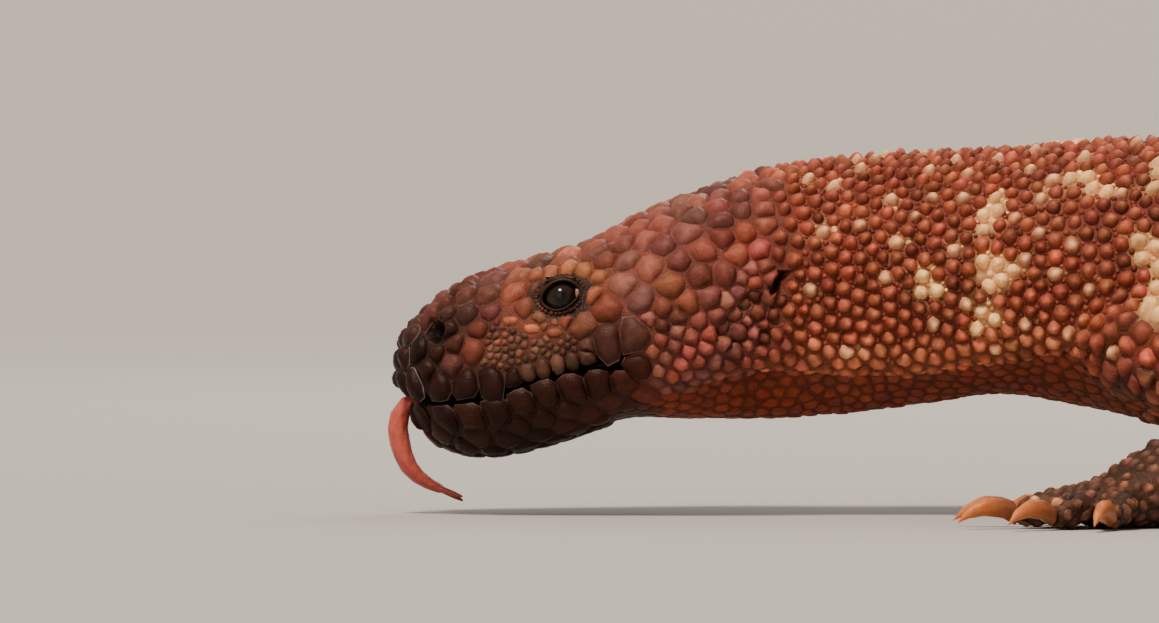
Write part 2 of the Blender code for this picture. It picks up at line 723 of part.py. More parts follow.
def digit_piece(leg, angle, reach, palm):
    places, direction = digit_line(leg, angle, reach, palm)
    rings = []
    right = Vector((-direction.y, direction.x, 0))
    sizes = (1.05, 1.0, 0.94, 0.96, 0.74)
    for i, (place, size) in enumerate(zip(places, sizes)):
        radius = DIGIT_RADIUS * size
        points, _ = ring(place, right, Vector((0, 0, 1)), radius, radius * 0.95, radius, 7, 0.5 * (i % 2))
        rings.append(points)
    return lofted("digit", rings)


def claw_piece(name, leg, angle, reach, palm):
    """A curved cone that starts just off the digit's end and comes down to the floor."""
    places, direction = digit_line(leg, angle, reach, palm)
    right = Vector((-direction.y, direction.x, 0))
    end = places[-1] + direction * TOUCHING_GAP
    rings = []
    shape = ((0, 0, 1.0), (0.22, 0.0011, 1.0), (0.50, 0.0013, 0.84), (0.77, 0.0003, 0.55))
    for i, (share, lift, size) in enumerate(shape):
        place = end + direction * CLAW_LENGTH * share + Vector((0, 0, lift))
        radius = CLAW_RADIUS * size
        points, _ = ring(place, right, Vector((0, 0, 1)), radius * 0.75, radius, radius, 6, 0.5 * (i % 2))
        rings.append(points)
    tip = end + direction * CLAW_LENGTH
    return lofted(name, rings, end=Vector((tip.x, tip.y, 0.0004)))


def palm_piece(name, leg):
    """The flat hand or foot from the wrist to the knuckles, cut flat where the leg ends."""
    length = limb_line(leg)[0][-1]
    end, tangent = limb_place(leg, length)
    radius = limb_radius(leg, length)
    side = math.copysign(1, leg["joint"][1])
    right, up = limb_axes(tangent, Vector((0, side * 0.5, 1)).normalized())
    wrist = end + tangent * TOUCHING_GAP
    points, _ = ring(wrist, right, up, radius, radius, radius * 0.94, 12, 0)
    rings = [points]
    ahead = Vector((*leg["points"], 0)).normalized()
    wide = 1.0 if leg["fore"] else 1.12
    shape = ((0.0022, 0.0068, 0.0080, 0.0056), (0.0062, 0.0054, 0.0090, 0.0048),
             (0.0110, 0.0040, 0.0092, 0.0042), (0.0150, 0.0034, 0.0074, 0.0034))
    for i, (reach, height, half_width, half_height) in enumerate(shape, 1):
        blend = min(1, i / 2)
        forward = (tangent * (1 - blend) + ahead * blend).normalized()
        across, above = limb_axes(forward, Vector((0, 0, 1)))
        place = Vector((wrist.x, wrist.y, 0)) + ahead * reach + Vector((0, 0, height))
        depth = height + FLOOR_DIP
        points, _ = ring(place, across, above, half_width * wide, half_height, depth, 12, 0.5 * (i % 2))
        rings.append(points)
    mesh = bmesh.new()
    for points in rings:
        for point in points:
            mesh.verts.new(point)
    hull = bmesh.ops.convex_hull(mesh, input=mesh.verts)
    inner = {v for v in hull["geom_interior"] + hull["geom_unused"] if isinstance(v, bmesh.types.BMVert)}
    bmesh.ops.delete(mesh, geom=list(inner), context="VERTS")
    palm = finished(name, mesh)
    cut_flat(palm, wrist, -tangent)
    return palm, Vector((wrist.x, wrist.y, 0)) + ahead * PALM_MIDDLE


def leg_pieces(key, leg):
    upper, lower, foot = (f"{name}_{key}" for name in LEG_NODE_NAMES[leg["fore"]])
    length, _, bend_at = limb_line(leg)
    trunk = [grown(bpy.data.objects[name], TOUCHING_GAP) for name in ("neck", "torso")]
    past = 0.0010
    first = limb_piece(upper, leg, length[0] + 0.004, bend_at + past, 12, 0.0042)
    combine(first, trunk, "DIFFERENCE")
    second = limb_piece(lower, leg, bend_at - past, length[-1], 12, 0.0042)
    bend, along = limb_place(leg, bend_at)
    cut_flat(first, bend - along * TOUCHING_GAP / 2, along)
    cut_flat(second, bend + along * TOUCHING_GAP / 2, -along)
    palm, middle = palm_piece(foot, leg)
    digits = FORE_DIGITS if leg["fore"] else HIND_DIGITS
    combine(palm, [digit_piece(leg, angle, reach, middle) for angle, reach in digits], "UNION", "MANIFOLD")
    trimmed_at_floor(palm)
    for number, (angle, reach) in enumerate(digits, 1):
        claw_piece(f"claw_{key}_{number}", leg, angle, reach, middle)


def body_pieces():
    body_length_piece("neck", HEAD_END, NECK_END, 30, 0.0040)
    body_length_piece("torso", NECK_END, VENT_ALONG, 30, 0.0054)
    tail_cuts = (VENT_ALONG, *TAIL_CUTS, BODY_LENGTH)
    sizes = (("tail_base", 24, 0.0047, False), ("tail_middle", 18, 0.0043, False),
             ("tail_tip", 12, 0.0040, True))
    for (name, count, step, last), start, end in zip(sizes, tail_cuts, tail_cuts[1:]):
        piece = body_length_piece(name, start, end, count, step, tail_tip=last)
        if name != "tail_base":
            trimmed_at_floor(piece)


def eyes():
    for name, side in (("eye_left", -1), ("eye_right", 1)):
        ball(name, mirrored(EYE_CENTRE, side), (EYE_RADIUS,) * 3, fineness=EYE_FINENESS)


def material(name, colour, roughness):
    made = bpy.data.materials.new(name)
    made.use_nodes = True
    shader = made.node_tree.nodes["Principled BSDF"]
    shader.inputs["Base Color"].default_value = (*colour, 1)
    shader.inputs["Roughness"].default_value = roughness
    shader.inputs["Metallic"].default_value = 0
    return made


def paint():
    made = {kind: material(kind, *finish) for kind, finish in FINISHES.items()}
    for obj in animal.objects:
        obj.data.materials.clear()
        obj.data.materials.append(made[obj.name.split("_")[0]])
        obj.data.shade_smooth()
        obj.data.set_sharp_from_angle(angle=SHARP_ANGLE)


def centre_on_floor():
    """Hangs every sub-part on one empty, and stands the middle of the animal's outline at the origin."""
    corners = np.array([v.co for obj in animal.objects for v in obj.data.vertices])
    middle = (corners.min(0) + corners.max(0)) / 2
    stance = bpy.data.objects.new("stance", None)
    for obj in animal.objects:
        obj.parent = stance
    bpy.context.scene.collection.objects.link(stance)
    stance.location = (-middle[0], -middle[1], 0)


for old in list(bpy.data.objects):
    bpy.data.objects.remove(old)
animal = bpy.data.collections.new("beaded_lizard")
bpy.context.scene.collection.children.link(animal)
tongue_piece()
head_and_jaw()
eyes()
body_pieces()
for leg_name, leg_plan in LEGS.items():
    leg_pieces(leg_name, leg_plan)
paint()
centre_on_floor()
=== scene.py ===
import math

import bmesh
import bpy
import numpy as np
from mathutils import Matrix, Vector
from mathutils.bvhtree import BVHTree
from mathutils.kdtree import KDTree


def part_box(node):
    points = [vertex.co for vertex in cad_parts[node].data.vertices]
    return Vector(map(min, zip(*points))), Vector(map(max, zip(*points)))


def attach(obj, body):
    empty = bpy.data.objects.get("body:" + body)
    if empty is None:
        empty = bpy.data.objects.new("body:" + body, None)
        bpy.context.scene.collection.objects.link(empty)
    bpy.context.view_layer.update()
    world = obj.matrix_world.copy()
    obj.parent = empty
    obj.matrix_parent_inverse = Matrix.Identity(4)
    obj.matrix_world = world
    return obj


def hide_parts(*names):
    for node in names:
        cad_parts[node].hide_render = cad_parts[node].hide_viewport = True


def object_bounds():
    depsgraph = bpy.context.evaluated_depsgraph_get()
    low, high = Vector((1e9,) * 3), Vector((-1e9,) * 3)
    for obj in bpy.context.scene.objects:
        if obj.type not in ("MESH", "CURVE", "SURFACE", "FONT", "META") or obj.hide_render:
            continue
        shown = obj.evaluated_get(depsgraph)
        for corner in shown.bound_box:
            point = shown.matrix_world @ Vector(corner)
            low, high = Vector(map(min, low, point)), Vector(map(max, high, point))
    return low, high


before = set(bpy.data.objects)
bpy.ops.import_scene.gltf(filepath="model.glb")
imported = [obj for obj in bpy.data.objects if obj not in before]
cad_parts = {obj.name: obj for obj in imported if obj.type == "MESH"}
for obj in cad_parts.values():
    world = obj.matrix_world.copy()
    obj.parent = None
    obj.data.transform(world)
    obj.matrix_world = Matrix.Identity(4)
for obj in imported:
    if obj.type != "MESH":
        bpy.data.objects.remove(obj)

cad_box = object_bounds()

# The stance and the camera.
# The animal walks to the left, low over a pale floor. The photograph looks at its left side from floor level
# through a long lens, and shows the head, the neck and the start of the near foreleg.
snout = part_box("head")[0].x
midline = (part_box("eye_left")[0].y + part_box("eye_right")[1].y) / 2
photo_pixels = (1159, 623)
pixel_size = 0.00017
photo_middle = Vector((snout + 0.0319, midline - 0.016, 0.0348))
camera_distance = 1.5
camera_elevation = math.radians(0.5)


def placed(name, data):
    """Makes an object of the data and puts it into the scene."""
    made = bpy.data.objects.new(name, data)
    bpy.context.scene.collection.objects.link(made)
    return made


def turned_from(direction):
    """The turn of a camera or light that stands in the given direction and looks back."""
    return Vector(direction).to_track_quat("Z", "Y").to_euler()


camera = bpy.data.cameras.new("camera")
camera.sensor_width = 36
camera.lens = camera.sensor_width * camera_distance / (photo_pixels[0] * pixel_size)
camera.clip_start = 0.05
viewer = placed("camera", camera)
outward = Vector((0, -math.cos(camera_elevation), math.sin(camera_elevation)))
viewer.location = photo_middle + outward * camera_distance
viewer.rotation_euler = turned_from(outward)
bpy.context.scene.camera = viewer


def plain_material(name, colour, roughness):
    """A material of one colour, to which nodes can be added."""
    made = bpy.data.materials.new(name)
    made.use_nodes = True
    shader = made.node_tree.nodes["Principled BSDF"]
    shader.inputs["Base Color"].default_value = (*colour, 1)
    shader.inputs["Roughness"].default_value = roughness
    return made


def new_piece(name, mesh):
    """Turns a bmesh into a smooth object."""
    data = bpy.data.meshes.new(name)
    mesh.to_mesh(data)
    mesh.free()
    data.shade_smooth()
    return placed(name, data)


# The floor is level round the animal and rises slowly from rim_start to rim_height, so that no horizon shows
floor_half = 4
rim_start = 1.6
rim_height = 0.20
floor_mesh = bmesh.new()
bmesh.ops.create_grid(floor_mesh, x_segments=80, y_segments=80, size=floor_half)
for vert in floor_mesh.verts:
    far = max(vert.co.xy.length - rim_start, 0) / (floor_half - rim_start)
    vert.co.z = rim_height * min(far, 1) ** 2
floor = new_piece("floor", floor_mesh)
floor.data.materials.append(plain_material("pale floor", (0.41, 0.382, 0.350), 0.9))
floor.location.z = -0.0001

world = bpy.data.worlds.new("studio")
world.use_nodes = True
world.node_tree.nodes["Background"].inputs["Color"].default_value = (1.0, 0.95, 0.88, 1)
world.node_tree.nodes["Background"].inputs["Strength"].default_value = 0.50
bpy.context.scene.world = world


def lit(name, kind, direction, power, colour):
    """A lamp that shines from the given direction."""
    light = bpy.data.lights.new(name, kind)
    light.energy = power
    light.color = colour
    holder = placed(name, light)
    holder.rotation_euler = turned_from(direction)
    return light, holder


for name, place, target, size, power, colour in (
    ("fill", (-0.9, -1.6, 0.6), (-0.1, 0, 0.03), 1.2, 5, (0.98, 0.97, 1.0)),
    ("rim", (0.3, 1.3, 1.1), (0, 0, 0.04), 0.8, 10, (1.0, 0.95, 0.9)),
):
    light, holder = lit(name, "AREA", Vector(place) - Vector(target), power, colour)
    light.size = size
    holder.location = place
sun, _ = lit("key", "SUN", (-0.25, -0.50, 1.0), 4.6, (1.0, 0.91, 0.80))
sun.angle = math.radians(18)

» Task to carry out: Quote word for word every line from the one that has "bpy.context.scene.collection.objects.link(stance)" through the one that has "bpy.context.scene.collection.objects.link(empty)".

» Solution to the problem:
    bpy.context.scene.collection.objects.link(stance)
    stance.location = (-middle[0], -middle[1], 0)


for old in list(bpy.data.objects):
    bpy.data.objects.remove(old)
animal = bpy.data.collections.new("beaded_lizard")
bpy.context.scene.collection.children.link(animal)
tongue_piece()
head_and_jaw()
eyes()
body_pieces()
for leg_name, leg_plan in LEGS.items():
    leg_pieces(leg_name, leg_plan)
paint()
centre_on_floor()
=== scene.py ===
import math

import bmesh
import bpy
import numpy as np
from mathutils import Matrix, Vector
from mathutils.bvhtree import BVHTree
from mathutils.kdtree import KDTree


def part_box(node):
    points = [vertex.co for vertex in cad_parts[node].data.vertices]
    return Vector(map(min, zip(*points))), Vector(map(max, zip(*points)))


def attach(obj, body):
    empty = bpy.data.objects.get("body:" + body)
    if empty is None:
        empty = bpy.data.objects.new("body:" + body, None)
        bpy.context.scene.collection.objects.link(empty)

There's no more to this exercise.